[Task brief] Your task is to quote the material that follows, in full and exactly.

[Information supplied]

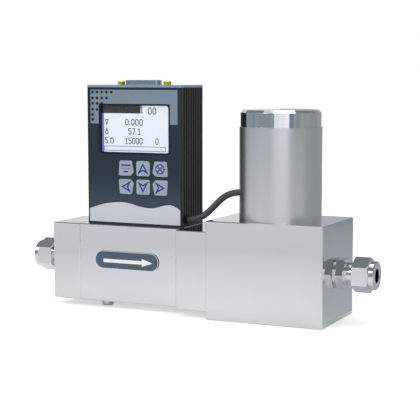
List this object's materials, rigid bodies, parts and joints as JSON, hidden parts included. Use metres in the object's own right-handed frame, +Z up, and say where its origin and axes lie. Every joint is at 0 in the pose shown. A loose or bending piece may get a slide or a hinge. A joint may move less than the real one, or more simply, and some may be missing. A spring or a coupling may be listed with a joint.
{
  "type": "gas mass flow meter",
  "caption": "Gas mass flow meter with a stainless flow body, compression tube fittings, a display housing with keys and a D connector, and a round can with a solenoid valve.",
  "frame": {"origin": "at floor level under the middle of the whole part, midway between the ends of the two tube nuts", "axes": "+X along the gas flow from inlet to outlet, -Y towards the front with the display, +Z up"},
  "size_m": [0.2372, 0.058, 0.1471],
  "materials": {
    "steel": "smooth ground stainless steel",
    "steel_fitting": "turned and milled stainless steel",
    "steel_can": "satin turned steel",
    "steel_cap": "polished turned steel",
    "screw": "plain steel screws",
    "magnet_steel": "soft magnetic stainless steel",
    "sintered": "sintered metal",
    "seal": "black sealing rubber",
    "housing": "black anodised aluminium extrusion",
    "top": "bright anodised",
    "label": "printed plastic front sheet, dark blue and grey",
    "window": "clear pane",
    "display": "lit display module",
    "key": "grey-blue plastic keys",
    "board": "green circuit board",
    "dome": "spring dome sheet",
    "shell": "tinned pressed steel",
    "insulator": "black plastic",
    "gold": "gold plated",
    "jack": "yellow passivated",
    "copper": "enamelled copper wire",
    "bobbin": "natural plastic",
    "cable": "dark grey cable sheath",
    "bush": "black rubber",
    "arrow_plate": "blue-grey plate with a pale bevelled rim",
    "foot": "dark foot on a threaded stud"
  },
  "bodies": {
    "meter": {"inlet_end_plate": "steel", "flow_body": "steel", "adapter_plate": "steel", "valve_block": "steel", "end_plate_screws": "screw", "adapter_screws": "screw", "flange_screws": "screw", "block_seals": "seal", "level_feet": "foot", "inlet_fitting_body": "steel_fitting", "outlet_fitting_body": "steel_fitting", "inlet_nut": "steel_fitting", "outlet_nut": "steel_fitting", "front_ferrules": "steel_fitting", "back_ferrules": "steel_fitting", "inlet_filter_screen": "sintered", "laminar_flow_element": "steel", "flow_arrow_plate": "arrow_plate", "base_plate": "housing", "base_plate_screws": "screw", "housing_shell": "housing", "housing_screws": "screw", "top_plate": "top", "top_plate_screws": "screw", "front_label": "label", "lcd_window": "window", "lcd_module": "display", "display_board": "board", "key_dome_sheet": "dome", "main_board": "board", "connector_shell": "shell", "connector_insulator": "insulator", "connector_pins": "gold", "jack_screws": "jack", "sensor_base": "steel", "sensor_seals": "seal", "sensor_tube": "steel_fitting", "sensor_windings": "copper", "sensor_cover": "top", "core_tube": "magnet_steel", "core_tube_seal": "seal", "valve_seat": "steel_fitting", "plunger_spring": "steel_fitting", "coil_base_ring": "magnet_steel", "coil_bobbin": "bobbin", "coil_winding": "copper", "coil_nut": "screw", "valve_can": "steel_can", "can_cap": "steel_cap", "housing_cable_bush": "bush", "can_cable_bush": "bush", "signal_cable": "cable"},
    "key_menu": {"key_menu": "key"},
    "key_up": {"key_up": "key"},
    "key_exit": {"key_exit": "key"},
    "key_left": {"key_left": "key"},
    "key_down": {"key_down": "key"},
    "key_right": {"key_right": "key"},
    "plunger": {"plunger": "magnet_steel", "plunger_seal": "seal"}
  },
  "joints": [
    {"name": "press_menu", "type": "slide", "parent": "meter", "child": "key_menu", "axis": [0, 1, 0], "range_m": [0, 0.0005], "stiffness_N_per_m": 1500},
    {"name": "press_up", "type": "slide", "parent": "meter", "child": "key_up", "axis": [0, 1, 0], "range_m": [0, 0.0005], "stiffness_N_per_m": 1500},
    {"name": "press_exit", "type": "slide", "parent": "meter", "child": "key_exit", "axis": [0, 1, 0], "range_m": [0, 0.0005], "stiffness_N_per_m": 1500},
    {"name": "press_left", "type": "slide", "parent": "meter", "child": "key_left", "axis": [0, 1, 0], "range_m": [0, 0.0005], "stiffness_N_per_m": 1500},
    {"name": "press_down", "type": "slide", "parent": "meter", "child": "key_down", "axis": [0, 1, 0], "range_m": [0, 0.0005], "stiffness_N_per_m": 1500},
    {"name": "press_right", "type": "slide", "parent": "meter", "child": "key_right", "axis": [0, 1, 0], "range_m": [0, 0.0005], "stiffness_N_per_m": 1500},
    {"name": "valve_lift", "type": "slide", "parent": "meter", "child": "plunger", "axis": [0, 0, 1], "range_m": [0, 0.0006], "stiffness_N_per_m": 1500, "deforming": ["plunger_spring"]}
  ]
}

[Output of the exercise]
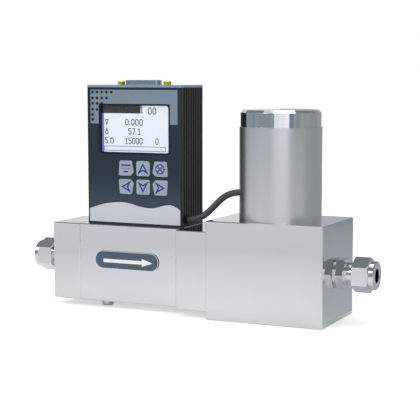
List this object's materials, rigid bodies, parts and joints as JSON, hidden parts included. Use metres in the object's own right-handed frame, +Z up, and say where its origin and axes lie. Every joint is at 0 in the pose shown. A loose or bending piece may get a slide or a hinge. A joint may move less than the real one, or more simply, and some may be missing. A spring or a coupling may be listed with a joint.
{
  "type": "gas mass flow meter",
  "caption": "Gas mass flow meter with a stainless flow body, compression tube fittings, a display housing with keys and a D connector, and a round can with a solenoid valve.",
  "frame": {"origin": "at floor level under the middle of the whole part, midway between the ends of the two tube nuts", "axes": "+X along the gas flow from inlet to outlet, -Y towards the front with the display, +Z up"},
  "size_m": [0.2372, 0.058, 0.1471],
  "materials": {
    "steel": "smooth ground stainless steel",
    "steel_fitting": "turned and milled stainless steel",
    "steel_can": "satin turned steel",
    "steel_cap": "polished turned steel",
    "screw": "plain steel screws",
    "magnet_steel": "soft magnetic stainless steel",
    "sintered": "sintered metal",
    "seal": "black sealing rubber",
    "housing": "black anodised aluminium extrusion",
    "top": "bright anodised",
    "label": "printed plastic front sheet, dark blue and grey",
    "window": "clear pane",
    "display": "lit display module",
    "key": "grey-blue plastic keys",
    "board": "green circuit board",
    "dome": "spring dome sheet",
    "shell": "tinned pressed steel",
    "insulator": "black plastic",
    "gold": "gold plated",
    "jack": "yellow passivated",
    "copper": "enamelled copper wire",
    "bobbin": "natural plastic",
    "cable": "dark grey cable sheath",
    "bush": "black rubber",
    "arrow_plate": "blue-grey plate with a pale bevelled rim",
    "foot": "dark foot on a threaded stud"
  },
  "bodies": {
    "meter": {"inlet_end_plate": "steel", "flow_body": "steel", "adapter_plate": "steel", "valve_block": "steel", "end_plate_screws": "screw", "adapter_screws": "screw", "flange_screws": "screw", "block_seals": "seal", "level_feet": "foot", "inlet_fitting_body": "steel_fitting", "outlet_fitting_body": "steel_fitting", "inlet_nut": "steel_fitting", "outlet_nut": "steel_fitting", "front_ferrules": "steel_fitting", "back_ferrules": "steel_fitting", "inlet_filter_screen": "sintered", "laminar_flow_element": "steel", "flow_arrow_plate": "arrow_plate", "base_plate": "housing", "base_plate_screws": "screw", "housing_shell": "housing", "housing_screws": "screw", "top_plate": "top", "top_plate_screws": "screw", "front_label": "label", "lcd_window": "window", "lcd_module": "display", "display_board": "board", "key_dome_sheet": "dome", "main_board": "board", "connector_shell": "shell", "connector_insulator": "insulator", "connector_pins": "gold", "jack_screws": "jack", "sensor_base": "steel", "sensor_seals": "seal", "sensor_tube": "steel_fitting", "sensor_windings": "copper", "sensor_cover": "top", "core_tube": "magnet_steel", "core_tube_seal": "seal", "valve_seat": "steel_fitting", "plunger_spring": "steel_fitting", "coil_base_ring": "magnet_steel", "coil_bobbin": "bobbin", "coil_winding": "copper", "coil_nut": "screw", "valve_can": "steel_can", "can_cap": "steel_cap", "housing_cable_bush": "bush", "can_cable_bush": "bush", "signal_cable": "cable"},
    "key_menu": {"key_menu": "key"},
    "key_up": {"key_up": "key"},
    "key_exit": {"key_exit": "key"},
    "key_left": {"key_left": "key"},
    "key_down": {"key_down": "key"},
    "key_right": {"key_right": "key"},
    "plunger": {"plunger": "magnet_steel", "plunger_seal": "seal"}
  },
  "joints": [
    {"name": "press_menu", "type": "slide", "parent": "meter", "child": "key_menu", "axis": [0, 1, 0], "range_m": [0, 0.0005], "stiffness_N_per_m": 1500},
    {"name": "press_up", "type": "slide", "parent": "meter", "child": "key_up", "axis": [0, 1, 0], "range_m": [0, 0.0005], "stiffness_N_per_m": 1500},
    {"name": "press_exit", "type": "slide", "parent": "meter", "child": "key_exit", "axis": [0, 1, 0], "range_m": [0, 0.0005], "stiffness_N_per_m": 1500},
    {"name": "press_left", "type": "slide", "parent": "meter", "child": "key_left", "axis": [0, 1, 0], "range_m": [0, 0.0005], "stiffness_N_per_m": 1500},
    {"name": "press_down", "type": "slide", "parent": "meter", "child": "key_down", "axis": [0, 1, 0], "range_m": [0, 0.0005], "stiffness_N_per_m": 1500},
    {"name": "press_right", "type": "slide", "parent": "meter", "child": "key_right", "axis": [0, 1, 0], "range_m": [0, 0.0005], "stiffness_N_per_m": 1500},
    {"name": "valve_lift", "type": "slide", "parent": "meter", "child": "plunger", "axis": [0, 0, 1], "range_m": [0, 0.0006], "stiffness_N_per_m": 1500, "deforming": ["plunger_spring"]}
  ]
}